L’analyse en droit comparé a permis de comprendre les différentes réalités nationales et régionales. J’ai été frappée de voir que les initiatives les plus créatives venaient du Sud global – Inde, Afrique du Sud, Uruguay par exemple – parce que c’est là que sont les personnes concernées qui ont non seulement lutté pour la décolonisation, la levée de l’apartheid, mais aussi pour que les femmes majoritairement aient des conditions acceptables et convenables. Nous avons aussi pu observer des innovations intéressantes en Europe comme les chèques-emploi service en Suisse, ou les titres-services en Belgique. On a pu démontrer à partir de ces initiatives évidemment imparfaites – qui excluent les personnes sans papiers – qu’il était possible de faire en sorte de concevoir un instrument international basé sur des pratiques concrètes issues de pays émergents et de pays occidentaux.

Les titre-services font pourtant l’objet de critiques, notamment parce qu’ils ne permettent pas de sortir de la précarité…
C’est évident que ce ne sont pas des solutions parfaites. Le dispositif formalise ces métiers, mais les salaires sont si bas et les conditions si mauvaises qu’on finit par codifier la précarité. Néanmoins, cette créativité est source d’amélioration et de lutte. Ces mécanismes permettent de lutter pour de meilleures conditions de travail et pour une meilleure compréhension des droits de ces travailleuses. En fait, il ne s’agit pas de penser en termes de « formalisation » ou d’« informalisation », mais de réfléchir aux conditions qui permettent d’assurer un travail digne et une justice sociale dans ce travail. On apprend beaucoup des mouvements féministes et antiracistes pour valoriser ce travail très féminin et racisé.

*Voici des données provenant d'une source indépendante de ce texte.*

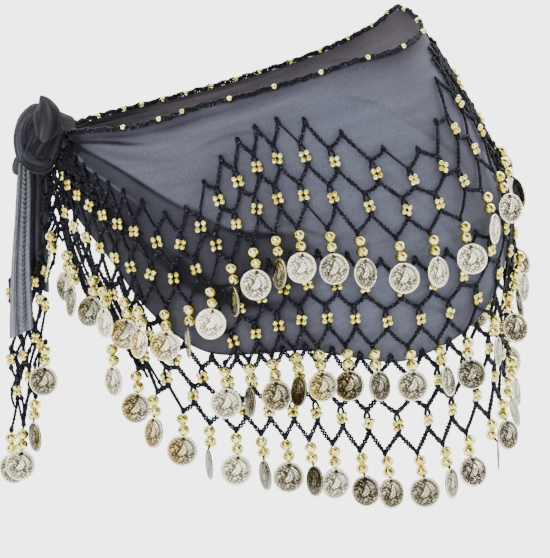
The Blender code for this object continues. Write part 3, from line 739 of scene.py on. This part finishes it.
def stamped_coin():
    """One coin about its hole: rings of places from the middle to the rim on both faces. The face
    rises as a raised rim, a ring of dots, three arcs at one side, a leaf with a vein across the middle,
    and grains between them from two crossing waves. Returns places, quads, how raised each place is,
    and how far left of the middle."""
    around = 48
    radius = np.array([0, 1.1, 2.0, 2.9, 3.8, 4.6, 5.4, 6.2, 7.0, 7.8, 8.5, 9.2, 9.8, 10.3, 10.7,
                       COIN_RADIUS]) * MM
    turn = 2 * np.pi * np.arange(around) / around
    r, a = np.meshgrid(radius, turn, indexing="ij")
    mm = r / MM
    x, z = mm * np.cos(a), mm * np.sin(a)
    rim = np.exp(-((mm - 10.4) / 0.45) ** 2)
    dots = 0.5 * np.exp(-((mm - 9.2) / 0.5) ** 2) * (0.5 + 0.5 * np.cos(24 * a))
    side = np.exp(-((a - 0.9) / 0.75) ** 4)
    from_arcs = np.hypot(x + 1.2, z + 1.6)
    arcs = side * sum(np.exp(-((from_arcs - size) / 0.42) ** 2) for size in (5.4, 7.2, 9.0))
    lengthways, sideways = 0.45 * x + 0.89 * z, 0.89 * x - 0.45 * z
    sideways = sideways + 0.09 * lengthways ** 2 - 0.8
    leaf = np.exp(-((lengthways / 5.2) ** 2 + (sideways / 2.2) ** 2) ** 2)
    leaf -= 0.7 * np.exp(-(sideways / 0.5) ** 2) * (np.abs(lengthways) < 4.4)
    grains = (np.sin(1.9 * x + 1.6 * np.sin(1.1 * z + .5)) * np.sin(2.1 * z + 1.5 * np.sin(0.9 * x)))
    grains = np.where(grains > 0, grains, 0.55 * grains)
    grains *= 0.9 * (1 - leaf.clip(0, 1)) * (1 - side) * np.clip((8.9 - mm) / 0.6, 0, 1)
    leaf = 0.7 * leaf - 0.6 * np.exp(-((np.hypot(lengthways / 5.6, sideways / 2.7) - 1) / 0.16) ** 2)
    slot = np.exp(-((x / 0.9) ** 2 + ((z - 8.7) / 1.1) ** 2) ** 2)
    raised = rim + dots + arcs + leaf + grains - 2 * slot
    bend = 0.5 * MM * (1 - (mm / COIN_RADIUS) ** 2)
    raised = raised.clip(-0.9, 1.2)
    faces = []
    for sign in (1, -1):
        thick = np.where(mm > 10.9, 0.25 * MM, 0.32 * MM + 0.30 * MM * raised)
        faces.append(np.stack([r * np.cos(a), bend + sign * thick, r * np.sin(a)], -1))
    places = np.stack(faces)                      # side, ring, turn, 3
    index = np.arange(2 * len(radius) * around).reshape(2, len(radius), around)
    index[:, 0] = index[:, 0, :1]                 # the middle ring is one place
    nxt = np.roll(index, -1, 2)
    front = np.stack([index[0, :-1], nxt[0, :-1], nxt[0, 1:], index[0, 1:]], -1).reshape(-1, 4)
    rear = np.stack([index[1, :-1], index[1, 1:], nxt[1, 1:], nxt[1, :-1]], -1).reshape(-1, 4)
    edge = np.stack([index[0, -1], nxt[0, -1], nxt[1, -1], index[1, -1]], -1)
    return (places.reshape(-1, 3), np.concatenate([front, rear, edge]),
            np.concatenate([raised, raised]).reshape(-1),
            np.concatenate([x, x]).reshape(-1) / -COIN_RADIUS)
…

Il a fallu aussi faire comprendre que le travail domestique est bien du travail...
Durant la recherche, effectuée par l’OIT, on a pu observer la difficulté de faire reconnaitre le travail domestique en tant que travail à part entière – réalisé en majorité par des femmes, mais aussi par des migrantes – et cela même chez certaines personnes au sein de l’OIT. Nous valorisons le travail intellectuel, le travail de production, mais nous méprisons
ce travail reproductif pourtant d’une absolue nécessité. On ne s’en sortira pas si nous ne réussissons pas à considérer ce travail à sa juste valeur, c’est la responsabilité de toutes et tous. Cela demande des capacités émotionnelles, humaines, créatives, d’amour, de patience, de bienveillance. Cela exige un changement fondamental, on le sait dans les mouvements féministes. Ce sont souvent les plus marginalisé·es qui nous montrent le chemin.

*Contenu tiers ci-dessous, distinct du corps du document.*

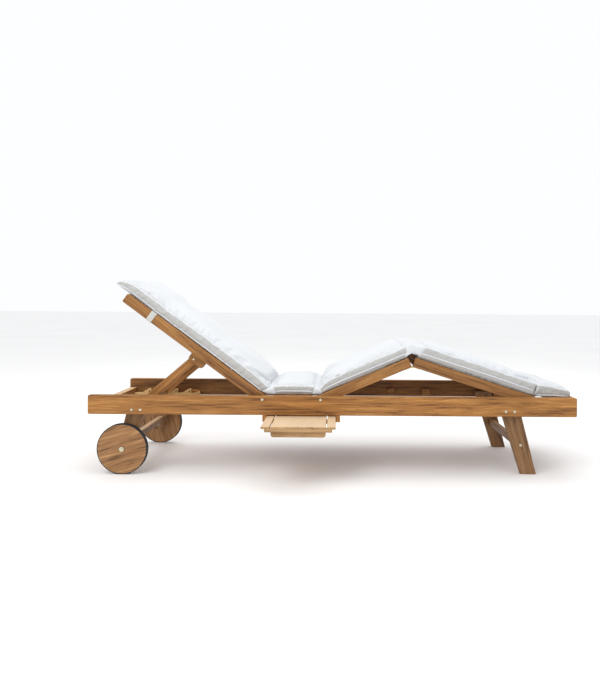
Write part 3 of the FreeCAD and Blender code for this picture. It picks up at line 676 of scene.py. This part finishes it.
def fold(name, outline, half, seed, depth=0.002, crown=0.0):
    """Crumpled fabric across the whole width, from its (x, z) outline in the frame's axes."""
    loop = smooth_loop(outline, 0.005)
    middle = sum(loop, Vector((0, 0))) / len(loop)
    low = min(point.y for point in loop)
    tall = max(point.y for point in loop) - low
    slices = round(2 * half / 0.008)
    rings = [(y, 1.0) for y in (half * (2 * number / slices - 1) for number in range(slices + 1))]
    caps = [(0.003, 0.86), (0.005, 0.60), (0.006, 0.30)]
    rings = [(-half - out, size) for out, size in reversed(caps)] + rings
    rings += [(half + out, size) for out, size in caps]
    vertices = []
    for y, size in rings:
        for point in loop:
            spot = middle + (point - middle) * size
            crease = noise.noise(Vector((spot.x * 45, y * 16 + seed, spot.y * 45)))
            crease += 0.5 * noise.noise(Vector((spot.x * 30, y * 60 + seed, spot.y * 30)))
            out = (spot - middle).normalized() * crease * depth * size
            swell = crown * (1 - min(abs(y) / half, 1) ** 3) * max((spot.y - low) / tall, 0) ** 2
            vertices.append((spot.x + out.x, MID_Y + y, spot.y + out.y + swell))
    count = len(loop)
    faces = []
    for ring in range(len(rings) - 1):
        for number in range(count):
            following = (number + 1) % count
            first, second = ring * count, (ring + 1) * count
            faces.append((first + number, first + following, second + following, second + number))
    last = (len(rings) - 1) * count
    faces.append(tuple(range(count))[::-1])
    faces.append(tuple(last + number for number in range(count)))
    made = add_mesh(name, vertices, faces, FABRICS["fold"])
    skin = bmesh.new()
    skin.from_mesh(made.data)
    bmesh.ops.recalc_face_normals(skin, faces=skin.faces)
    skin.to_mesh(made.data)
    skin.free()
    return made


def spot(panel, x, z):
    """A place in a panel's axes as (x, z) in the frame's axes."""
    point = panel.at(x, 0, z)
    return point.x, point.z


SEAT_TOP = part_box("seat_slats")[1].z
HINGE_X, _, HINGE_Z = JOINTS["backrest_hinge"]["pos_m"]
END_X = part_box("end_cushion")[1].x
FLAP_START = [FOOT.at(0.5170, 0, 0.0446).x - HINGE_X, FOOT.at(0.5165, 0, 0.099).x - HINGE_X]
LEVEL_FLOOR = SEAT_TOP + 0.0003 - HINGE_Z
PADS = [
    Pad("back_pad", BACK, 0.0153, (-0.775, -0.776), (-0.020, -0.005),
        [(0, 0.007), (0.012, 0.024), (0.05, 0.039), (0.165, 0.0440), (0.200, 0.0400),
         (0.222, 0.0385), (0.27, 0.0400), (0.40, 0.0420), (0.65, 0.0425), (0.73, 0.039),
         (0.775, 0.030)],
        [(0, 0.002), (0.05, 0.009), (0.18, 0.004), (0.35, 0.002), (0.775, 0.001)], seam=0.14,
        body="backrest", fabric=FABRICS["back"], swell=0.013, seed=1.0, replaces="back_cushion"),
    Pad("seat_pad", LEVEL, LEVEL_FLOOR, (0.049, 0.038), (0.2070, 0.2130),
        [(0, 0.0345), (0.03, 0.0395), (0.13, 0.040), (0.17, 0.036)], [(0, 0.003), (1, 0.003)],
        body="chassis", fabric=FABRICS["seat"], crown=0.009, swell=0.007, seed=5.0,
        replaces="seat_cushion"),
    Pad("thigh_pad", THIGH, 0.0153, (0.012, 0.010), (0.397, 0.4125),
        [(0, 0.022), (0.03, 0.038), (0.08, 0.0440), (0.41, 0.0445)], [(0, 0.002), (0.06, 0.0035),
        (1, 0.0035)], body="thigh_panel", fabric=FABRICS["thigh"], swell=0.013, seed=9.0,
        replaces="thigh_cushion"),
    Pad("foot_pad", FOOT, 0.0433, (0.009, 0.0255), (0.516, 0.5145),
        [(0, 0.054), (0.25, 0.0555), (0.495, 0.0545)], [(0, 0.006), (0.35, 0.008), (0.50, 0.002)],
        body="foot_panel", fabric=FABRICS["foot"], crown=0.009, swell=0.014, seed=13.0,
        replaces="foot_cushion"),
    Pad("end_flap", LEVEL, LEVEL_FLOOR, FLAP_START,
        (END_X - HINGE_X, END_X - 0.001 - HINGE_X),
        [(0, 0.0525), (0.020, 0.0515), (0.075, 0.0385), (0.125, 0.0275), (0.143, 0.020),
         (0.156, 0.006)],
        [(0, 0), (1, 0)], body="chassis", fabric=FABRICS["foot"], crown=0.008,
        seam=0.14, swell=0.008, seed=17.0, replaces="end_cushion",
        squash=(END_X, MID_Y, SEAT_TOP)),
]
for pad in PADS:
    make_pad(pad)


def seat_spot(x, z):
    return spot(LEVEL, x, LEVEL_FLOOR + z)


back_fold = fold("back_fold", [
    spot(BACK, -0.024, 0.0185), spot(BACK, -0.016, 0.032), spot(BACK, -0.011, 0.0420),
    seat_spot(0.0300, 0.0275), seat_spot(0.0420, 0.0320), seat_spot(0.0500, 0.015),
    seat_spot(0.0520, 0.0020), seat_spot(0.016, 0.0020),
], HALF_WIDTH + 0.001, 3.0, 0.001, 0.006)
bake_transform(back_fold)
thigh_fold = fold("thigh_fold", [
    seat_spot(0.2040, 0.0020), seat_spot(0.2050, 0.015), seat_spot(0.2090, 0.0320),
    seat_spot(0.2220, 0.0285), spot(THIGH, 0.014, 0.0345), spot(THIGH, 0.018, 0.028),
    spot(THIGH, 0.018, 0.0175), seat_spot(0.236, 0.0020),
], HALF_WIDTH + 0.001, 7.0, 0.001, 0.006)
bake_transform(thigh_fold)
knee_fold = fold("knee_fold", [
    spot(THIGH, 0.3900, 0.021), spot(THIGH, 0.3960, 0.040), spot(THIGH, 0.4035, 0.0585),
    spot(THIGH, 0.4290, 0.0605), spot(FOOT, 0.0060, 0.0930), spot(FOOT, 0.0330, 0.0965),
    spot(FOOT, 0.0255, 0.070), spot(FOOT, 0.0180, 0.0495), spot(FOOT, 0.0020, 0.058),
    spot(THIGH, 0.4115, 0.027),
], HALF_WIDTH + 0.001, 11.0, 0.0035, 0.006)
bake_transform(knee_fold)


def strap(side):
    """A flat elastic loop round a backrest stile, sewn to the cushion's underside."""
    name = "strap_" + side
    centre, half, thick = -0.572, 0.0125, 0.0012
    low, high = local_box("backrest_stile_" + side, BACK)
    gap = 0.0006
    loop = [(low.y - gap, low.z - gap), (high.y + gap, low.z - gap), (high.y + gap, high.z + gap),
            (low.y - gap, high.z + gap)]
    middle = Vector(((low.y + high.y) / 2, (low.z + high.z) / 2))
    inner = smooth_loop(loop, 0.003)
    rows = 6
    vertices = []
    for thickness in (0, thick):
        for row in range(rows + 1):
            x = centre - half + 2 * half * row / rows
            for point in inner:
                away = (point - middle).normalized() * thickness
                vertices.append((x, point.x + away.x, point.y + away.y))
    count = len(inner)
    layer = (rows + 1) * count
    faces = []
    for number in range(count):
        following = (number + 1) % count
        for row in range(rows):
            a, b = row * count + number, row * count + following
            c, d = b + count, a + count
            faces.append((a, b, c, d))
            faces.append((layer + d, layer + c, layer + b, layer + a))
        for row in (0, rows):
            a, b = row * count + number, row * count + following
            rim = (a, layer + a, layer + b, b)
            faces.append(rim if row == 0 else rim[::-1])
    made = add_mesh(name, vertices, faces, WEBBING)
    place_in(made, BACK.matrix)
    attach(made, "backrest")


for side in SIDES:
    strap(side)

# ---------------------------------------------------------------- camera, floor and light


def camera():
    """The camera stands level with the seat's middle and looks square at the right-hand rail."""
    rail_low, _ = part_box("side_rail_right")
    lens = bpy.data.cameras.new("camera")
    lens.sensor_width = 36.0
    lens.lens = 34.9
    lens.shift_x = -0.0522
    lens.shift_y = -0.0736
    made = bpy.data.objects.new("camera", lens)
    SCENE.collection.objects.link(made)
    roll = Matrix.Rotation(math.radians(0.40), 4, "Z")
    look = Matrix.Rotation(math.radians(90), 4, "X")
    spot = Matrix.Translation((rail_low.x + 1.0139, rail_low.y - 2.7706, 0.7199))
    made.matrix_world = spot @ look @ roll
    SCENE.camera = made


def floor():
    size = 30.0
    shader = Shader("floor_finish")
    cloud = shader.noise(shader.place(), 0.8, 2.0)
    colour = shader.mix(shader.level(cloud, 0.3, 0.7), (0.90, 0.90, 0.90), (0.93, 0.93, 0.93))
    corners = [(-size, -size, 0), (size, -size, 0), (size, size, 0), (-size, size, 0)]
    finish = shader.finish(color=colour, rough=0.9, specular=0.1)
    add_mesh("floor", corners, [(0, 1, 2, 3)], finish)


def area_light(name, spot, target, size, power, tint=(1, 1, 1)):
    light = bpy.data.lights.new(name, "AREA")
    light.shape = "SQUARE"
    light.size = size
    light.energy = power
    light.color = tint
    made = bpy.data.objects.new(name, light)
    SCENE.collection.objects.link(made)
    made.location = spot
    aim = Vector(target) - Vector(spot)
    made.rotation_euler = aim.to_track_quat("-Z", "Y").to_euler()


def lights():
    target = (0, MID_Y, 0.35)
    area_light("key", (-1.6, -2.4, 3.2), target, 2.2, 52, (1.0, 0.98, 0.94))
    area_light("top", (0.6, 1.2, 3.6), target, 3.0, 40, (1.0, 0.99, 0.97))
    world = bpy.data.worlds.new("sky")
    world.use_nodes = True
    SCENE.world = world
    back = world.node_tree.nodes["Background"]
    back.inputs["Color"].default_value = (0.985, 0.99, 1.0, 1)
    back.inputs["Strength"].default_value = 1.0


camera()
floor()
lights()
SCENE.view_settings.view_transform = "Standard"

Cette valorisation passe aussi par le choix des mots...
En effet, j’évite l’expression de « travail au noir » et lui préfère celle de « travail informel », car le « travail au noir » renforce le lien entre la sous-valorisation de ce travail, réalisé dans l’ombre, et la racialisation des personnes qui effectuent ce travail. Nous avons fait beaucoup pour choisir les images et les paroles qui permettent de valoriser ce travail,
les personnes, et les corps humains qui le réalisent.

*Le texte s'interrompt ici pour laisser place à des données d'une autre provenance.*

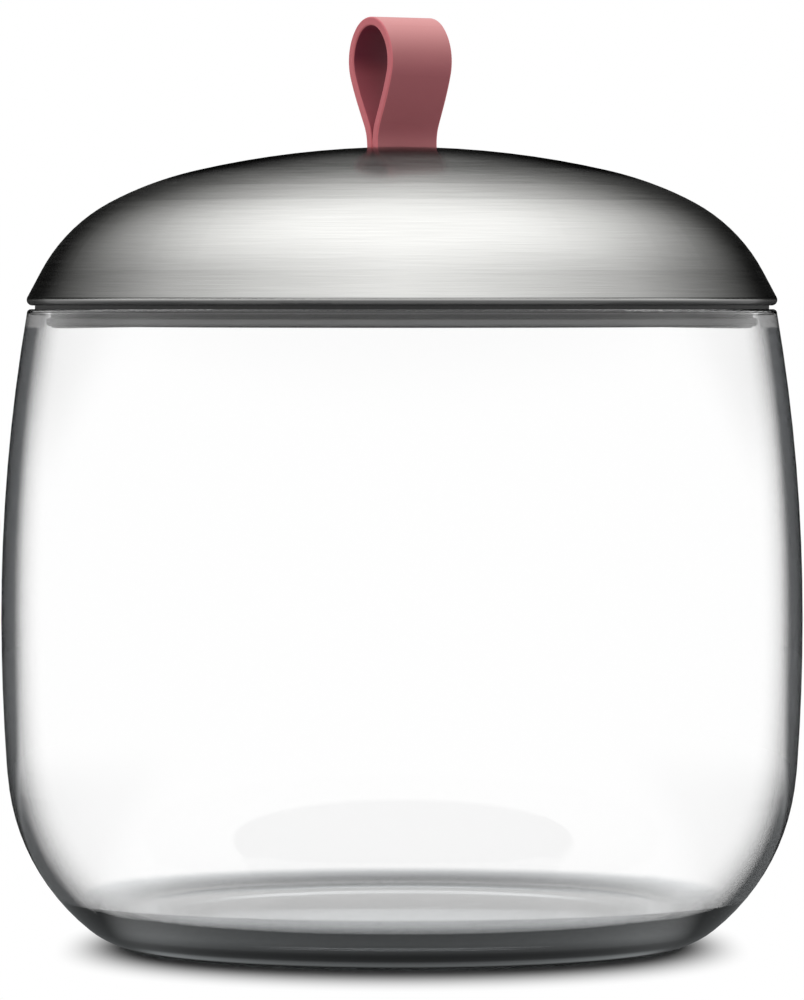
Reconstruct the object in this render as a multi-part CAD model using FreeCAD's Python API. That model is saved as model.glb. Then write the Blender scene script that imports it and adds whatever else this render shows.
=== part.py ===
"""Lidded glass jar for coffee capsules, in millimetres.

+Z is up and the origin is the middle of the base, on the table. The strap's loop opens
along X. Every piece is one function that returns a solid or a group of solids.
"""

import FreeCAD, Part
import math
import os

from FreeCAD import Vector

# Glass jar
jar_height = 123.2
glass_wall = 3.5
base_thickness = 6.0
floor_round = 15.0
bearing_radius = 50.4
bearing_width = 2.0
push_up = 1.4
rim_corner = 0.8
# Outside of the wall from the table to the rim: each arc's radius and the slope where it ends
base_round = (16.5, 39.0)
wall_rounds = [(42.0, 82.0), (72.0, 86.0), (400.0, 90.0), (350.0, 99.7)]

# Steel dome of the lid, with its arcs from the top outwards
lid_top = 154.5
crown_rounds = [(177.0, 13.0), (71.0, 22.0), (60.0, 28.5), (32.3, 62.0)]
hem_bottom = 123.9
hem_radius = 1.1
hem_return = 3.0
steel_thickness = 0.8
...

Que vous inspire la lutte de la Liguedes travailleuses domestiques de la CSC Bruxelles que vous avez pu rencontrer ?
On voit que quand ces femmes prennent la parole, elles bousculent, parce qu’elles veulent être considérées comme des êtres humains, mettre fin à des normes qui émanent de l’esclavage du colonialisme. Le travail que font la Ligue et les syndicats est névralgique pour changer les pratiques et les lois. Il joue sur la pression, mais aussi sur la persuasion. La lutte de la Ligue est également importante, car elle participe à rendre visible un travail essentiel et exprime avec une infinie clarté une revendication claire : exiger des papiers pour pouvoir travailler sans crainte.

De votre expérience internationale, quel conseil formuleriez-vous pour renforcer la solidarité entre travailleur·ses avec et sans-papiers ?
J’ai pu observer des divisions dans de nombreux pays du monde. Les travailleur·ses avec papiers présument que les travailleur·ses sans-papiers vont accepter ce contre quoi ils ont lutté. C’est un problème constant qui opère aussi avec le racisme et le sexisme : on utilise les différences pour exploiter encore plus les travailleur·ses. Or, c’est l’accès à des conditions de travail décentes qui compte. Il faut donc continuer le combat pour convaincre les syndicats de ne pas tourner le dos aux personnes sans papiers. #

Propos recueillis par Manon Legrand

1.  La Convention 189 reconnait le droit des travailleur·ses domestiques, notamment : de défendre collectivement leurs intérêts et constituer un syndicat ; elle protège leur droit à un salaire minimum dans les pays où celui-ci est garanti ; elle leur garantit un paiement mensuel ainsi que l’accès à la sécurité sociale, notamment en cas de maternité ; elle accorde aux travailleur·ses domestiques un jour de congé par semaine et réglemente leur temps de travail ; globalement, la Convention 189 reconnait le travail domestique comme tout autre travail et garantit que les travailleur·ses domestiques soient traité·es comme tout autre travailleur·se en vertu de la législation du travail.